The book focuses on the everyday material struggle of the working-class over access to energy, food, housing and transportation. Huber argues that these necessities are core industries that need to be decarbonized.

The climate crisis is not primarily a problem of believing science or individual carbon footprints, says Huber, but rather a class problem rooted in who owns, controls and profits from material production. As such, he says, it will take a class struggle to solve.

The capitalist class is the most significant driver of climate change, asserts Huber. Planetary working-class solidarity and the unionization of the energy industry will be the greatest tools in the climate movement, he says.

Huber discusses his new book on the Scholars Strategy Network podcast episode "The Real Culprits of Climate Change."

Huber earned a Ph.D. from Clark University in 2009. His research focuses on political economy, historical geography, energy and capitalism and climate politics.
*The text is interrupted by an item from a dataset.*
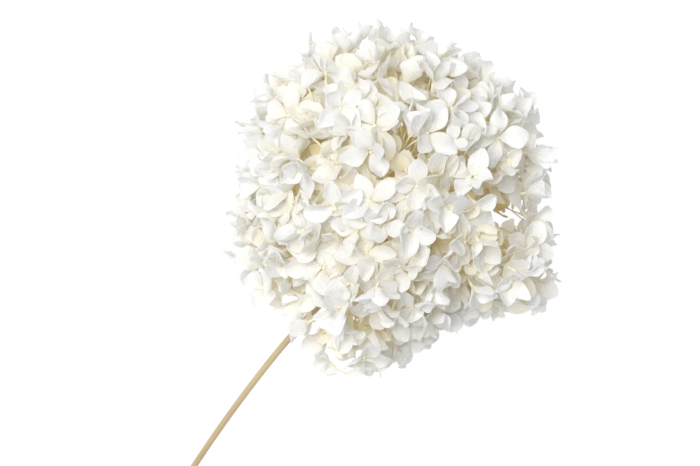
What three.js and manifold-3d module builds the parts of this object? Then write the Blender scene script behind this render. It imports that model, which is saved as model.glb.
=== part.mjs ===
// A dried mophead hydrangea, cut with one long stem and lying on its side.
// Millimetres. +Z is up, +X runs from the cut end of the stem to the crown of the head.
// The origin is on the table, under the centre of the object's bounding box.
//
// The stem ends in a knuckle inside the head. Rays fan out from the knuckle, each ray ends in a
// knuckle of its own, and clusters start round that: a branchlet, a small knot, and from the knot
// one pedicel for each floret. The florets stand in three staggered layers round a globe, so that
// neighbours lie over and under each other without touching.

import * as THREE from "three";
import { mergeVertices } from "three/addons/utils/BufferGeometryUtils.js";
import Module from "manifold-3d";

const wasm = await Module();
wasm.setup();

const radians = THREE.MathUtils.degToRad;

// Head
const HEAD_RADIUS = 87; // centre of the head to the face of an outer floret
const HEAD_HEIGHT = 79; // centre of the head above the table, with the underside pressed flat
const LEAN = radians(12); // the crown points this far above the horizontal
const NECK_ANGLE = radians(150); // florets stop this far from the crown, round the stem
const FLORET_PLACES = 268;
const CLUSTER_COUNT = 48;
const RAY_COUNT = 8;
const GOLDEN_ANGLE = Math.PI * (3 - Math.sqrt(5));

// Swellings and hollows of the globe's rim: bearing from the crown in the level plane, half width,
// and the share by which the radius grows there.
const LOBES = [
  { bearing: -162, width: 18, grow: 0.09 },
  { bearing: -141, width: 9, grow: -0.07 },
  { bearing: -115, width: 20, grow: -0.28 },
  { bearing: -84, width: 14, grow: 0.09 },
  { bearing: -50, width: 26, grow: -0.14 },
  { bearing: 0, width: 12, grow: -0.07 },
  { bearing: 75, width: 32, grow: 0.08 },
  { bearing: 112, width: 24, grow: -0.07 },
  { bearing: 158, width: 10, grow: 0.06 },
];
// Dents in the upper side, seen from above: place against the centre, half width and depth.
const DENTS = [
  { x: 24, y: 17, width: 11, depth: 9 },
  { x: 39, y: -32, width: 11, depth: 9 },
];
// Gaps right through the cover of florets, seen from above, and the half width left free.
const GAPS = [{ x: 31.5, y: -50, width: 5 }];

// Layers of florets
const LAYER_DEPTHS = [0, 6.5, 13];
const LEVEL_GAP = 4; // florets nearer in depth than this stay clear of each other sideways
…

He received a National Science Foundation grant in 2014 for his work, “The Nitrogen Fertilizer Industry: Integrating Industrial Ecological and Political Ecology Approaches.”

From the Publisher

In this groundbreaking analysis, Matthew T. Huber argues that the carbon-intensive capitalist class must be confronted with its disproportionate effect on the climate. Yet, at present the climate movement is unpopular and rooted in the professional class, where it remains incapable of meeting this dizzying challenge.

As an alternative, Huber proposes a climate politics to appeal to the majority—the working class—and he evaluates the Green New Deal as a first attempt to channel working-class material and ecological interests. He advocates building union power in the very energy system that must be transformed. In the end, winning the climate struggle will require an internationalist approach based on planetary working-class solidarity.